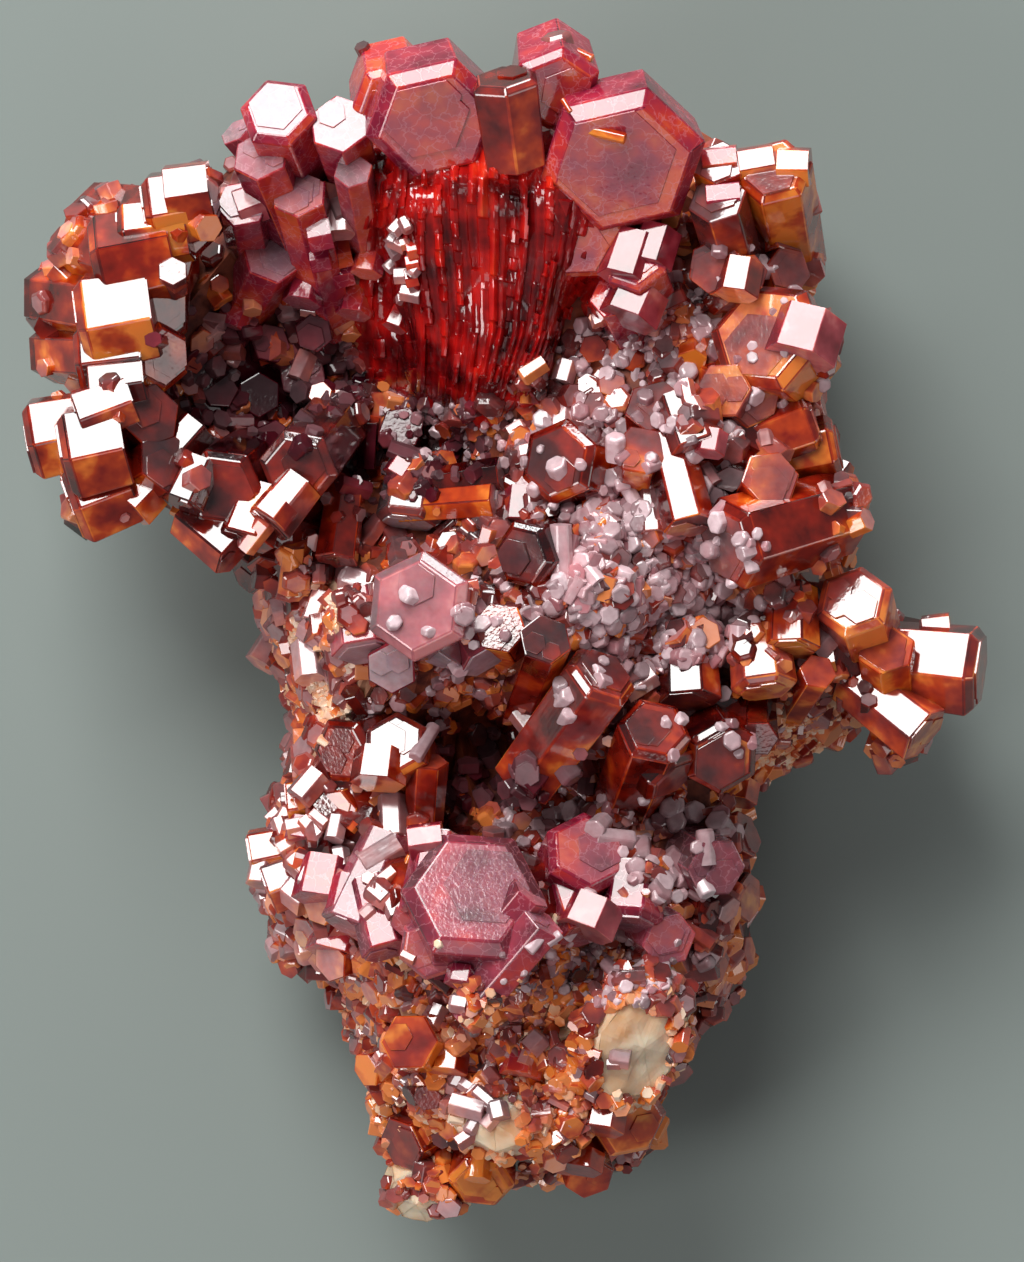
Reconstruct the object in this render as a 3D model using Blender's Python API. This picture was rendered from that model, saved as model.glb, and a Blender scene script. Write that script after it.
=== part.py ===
"""Vanadinite crystals on their matrix, lying on the flat broken back of the rock.

The picture plane is the XY plane: +X is the picture's right, +Y its top, and +Z points at the viewer.
Places are given in picture pixels across and down, heights and sizes in millimetres.
"""

import math

import bmesh
import bpy
from mathutils import Matrix, Vector, noise

MM = 0.001
PIXEL = 0.05 * MM
PICTURE_CENTRE = (505, 627)
GAP = 0.3 * MM

# The rock: its outline as the picture shows it, round the point that all its edges face
MATRIX_CENTRE = (480, 560)
MATRIX_OUTLINE = (
    (430, 84), (352, 132), (300, 128), (246, 142), (188, 196), (148, 246), (112, 290), (98, 356),
    (74, 402), (62, 444), (112, 480), (172, 508), (224, 534), (244, 562), (258, 604), (272, 664),
    (296, 722), (294, 770), (264, 820), (272, 880), (306, 940), (340, 1020), (370, 1090), (396, 1146),
    (436, 1186), (520, 1194), (592, 1184), (652, 1126), (694, 1052), (720, 990), (740, 930), (750, 862),
    (748, 804), (776, 776), (842, 740), (908, 704), (912, 640), (852, 578), (856, 530), (842, 452),
    (816, 404), (818, 350), (814, 290), (802, 206), (760, 162), (690, 112), (560, 74),
)
MATRIX_AROUND = 46
MATRIX_RINGS = 14
BASE_HEIGHT = 13.0
EDGE_HEIGHT = 6.0
EDGE_POWER = 11
FLAT_SHARE = 0.6
ROUGH_SHARE = 0.65
EQUATOR = 1e-6
SWELL_UP = 1.7
CRUST_SWELL = 1.6
SWELL_OUT = 2.4
SWELL_POWER = 8
BACK_POWER = 1.5
ROUGHNESS = 0.7
ROUGH_SCALE = 37.14
ROUGH_DEPTH = 90
ROUGH_DIMENSION = 0.6
ROUGH_LACUNARITY = 2.0
ROUGH_OCTAVES = 3

# Hills and hollows of the rock's front: across, down, reach across, reach down, height
RELIEF = {
    "bowl": (300, 395, 125, 118, -7.6),
    "bowl throat": (430, 472, 82, 56, -5.6),
    "wing rim": (112, 330, 64, 140, 2.6),
    "wing corner": (112, 450, 60, 46, 1.8),
    "lower rim": (236, 502, 110, 32, 5.0),
    "crown": (540, 150, 180, 84, 2.4),
    "crown column": (486, 290, 64, 120, 2.2),
    "shoulder": (752, 222, 74, 74, 1.6),
    "east bank": (752, 440, 92, 92, 3.4),
    "centre": (590, 590, 140, 110, 5.6),
    "druse hollow": (686, 640, 62, 42, -2.6),
    "plate seat": (420, 622, 62, 56, 4.4),
    "spur": (872, 664, 66, 50, 0.6),
    "cave": (484, 778, 84, 40, -9.6),
    "bluff": (470, 892, 120, 60, 6.8),
    "lower face": (520, 1020, 150, 96, 3.6),
    "foot": (520, 1160, 120, 50, -0.6),
}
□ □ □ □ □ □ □
◆ **GOAL**: Restate, word for word and with nothing added, the lines from the first line of the listing through the one where "ROUGH_OCTAVES = 3" stands.

◆ **WRITTEN SOLUTION**:
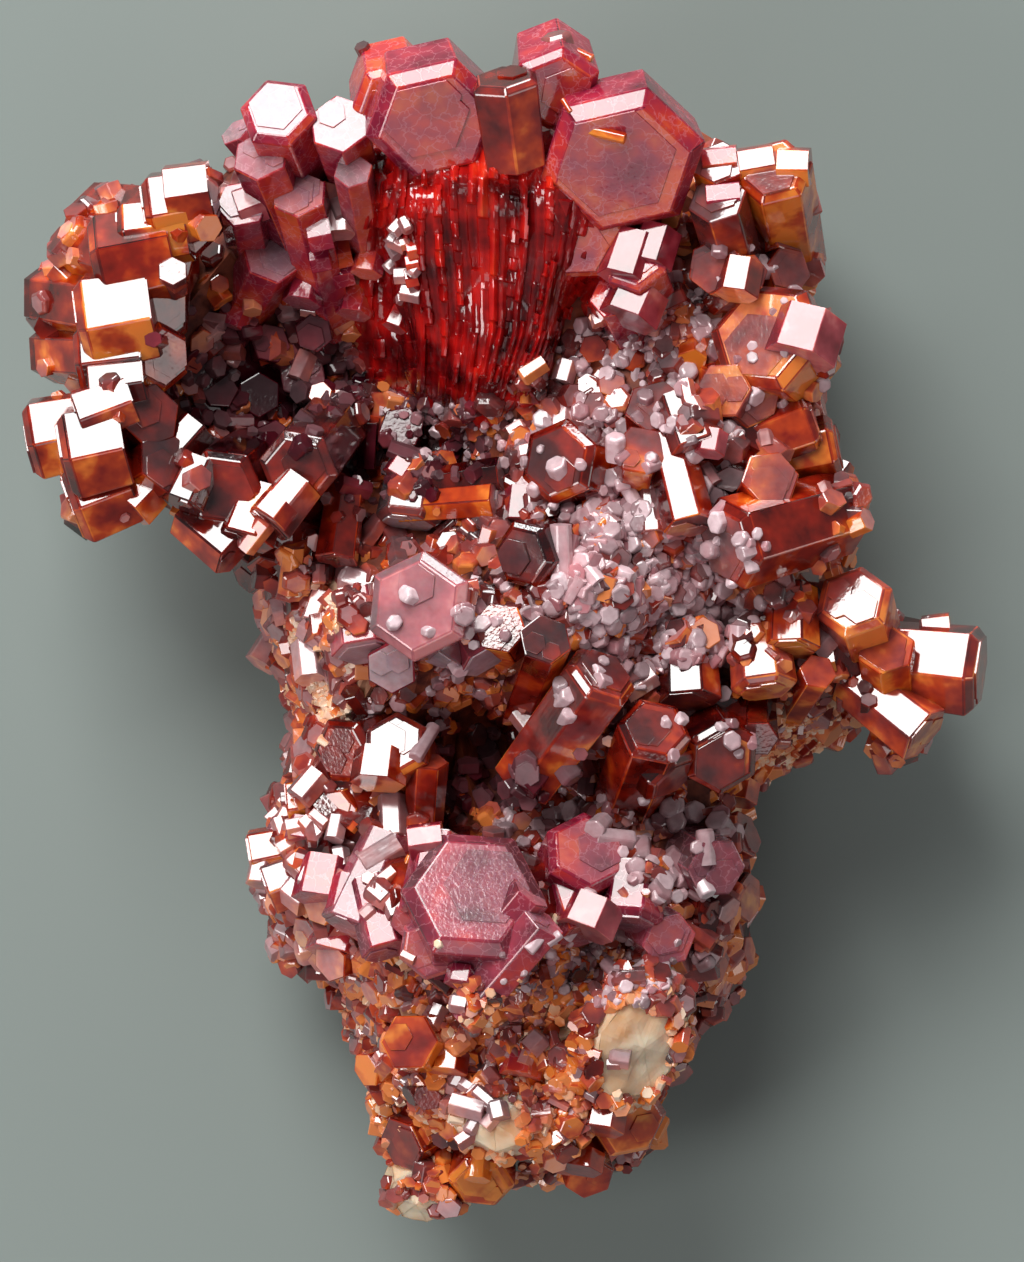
Reconstruct the object in this render as a 3D model using Blender's Python API. This picture was rendered from that model, saved as model.glb, and a Blender scene script. Write that script after it.
=== part.py ===
"""Vanadinite crystals on their matrix, lying on the flat broken back of the rock.

The picture plane is the XY plane: +X is the picture's right, +Y its top, and +Z points at the viewer.
Places are given in picture pixels across and down, heights and sizes in millimetres.
"""

import math

import bmesh
import bpy
from mathutils import Matrix, Vector, noise

MM = 0.001
PIXEL = 0.05 * MM
PICTURE_CENTRE = (505, 627)
GAP = 0.3 * MM

# The rock: its outline as the picture shows it, round the point that all its edges face
MATRIX_CENTRE = (480, 560)
MATRIX_OUTLINE = (
    (430, 84), (352, 132), (300, 128), (246, 142), (188, 196), (148, 246), (112, 290), (98, 356),
    (74, 402), (62, 444), (112, 480), (172, 508), (224, 534), (244, 562), (258, 604), (272, 664),
    (296, 722), (294, 770), (264, 820), (272, 880), (306, 940), (340, 1020), (370, 1090), (396, 1146),
    (436, 1186), (520, 1194), (592, 1184), (652, 1126), (694, 1052), (720, 990), (740, 930), (750, 862),
    (748, 804), (776, 776), (842, 740), (908, 704), (912, 640), (852, 578), (856, 530), (842, 452),
    (816, 404), (818, 350), (814, 290), (802, 206), (760, 162), (690, 112), (560, 74),
)
MATRIX_AROUND = 46
MATRIX_RINGS = 14
BASE_HEIGHT = 13.0
EDGE_HEIGHT = 6.0
EDGE_POWER = 11
FLAT_SHARE = 0.6
ROUGH_SHARE = 0.65
EQUATOR = 1e-6
SWELL_UP = 1.7
CRUST_SWELL = 1.6
SWELL_OUT = 2.4
SWELL_POWER = 8
BACK_POWER = 1.5
ROUGHNESS = 0.7
ROUGH_SCALE = 37.14
ROUGH_DEPTH = 90
ROUGH_DIMENSION = 0.6
ROUGH_LACUNARITY = 2.0
ROUGH_OCTAVES = 3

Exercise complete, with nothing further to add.